Section 402 – Opinion publication or summaries

Requires the publication to the greatest extent practicable of FISA court actions that include a significant interpretation of “specific selection term,” which can be waived if the director of national intelligence produces a summary of the interpretation.

Title VI – Reporting requirements

This title increases the reporting requirements related to FISA beyond the section 215 metadata program. Reports are required pertaining to FISA court orders issued pursuant not only to the FISA business records provision, but many other elements of FISA as well, to include surveillance directed at non-U.S. persons outside the United States.

Title VII – Other provisions

Section 705 – Sunsets

After terminating the bulk metadata program, this section extends the three expiring FISA provisions, including the amendments made by Patriot Act section 215, to December 15, 2019.

Administration Position

The attorney general and director of national intelligence have issued a joint letter supporting this legislation “based on the existing practices of communications providers in retaining metadata.” They promise to notify Congress if they found that “provisions of this law significantly impair the Intelligence Community’s ability to protect national security.” 

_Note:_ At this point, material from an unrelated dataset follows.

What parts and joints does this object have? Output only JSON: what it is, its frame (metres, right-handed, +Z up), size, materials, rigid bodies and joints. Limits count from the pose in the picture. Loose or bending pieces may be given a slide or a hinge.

The NSA director has said the transition to the new program model “is achievable within 180 days, with provider cooperation.” He further said he is “aware of no technical or security reasons why this [new program] cannot be tested and brought on line within the 180-day period.”

Cost

The CBO cost estimate for the House version of this bill says CBO does not estimate the costs of classified programs. It made no effort to estimate the costs of section 106, for example, which directs the government to compensate the private parties for reasonable expenses incurred in carrying out this bill.

Amendments

The amendment situation is unclear at this time.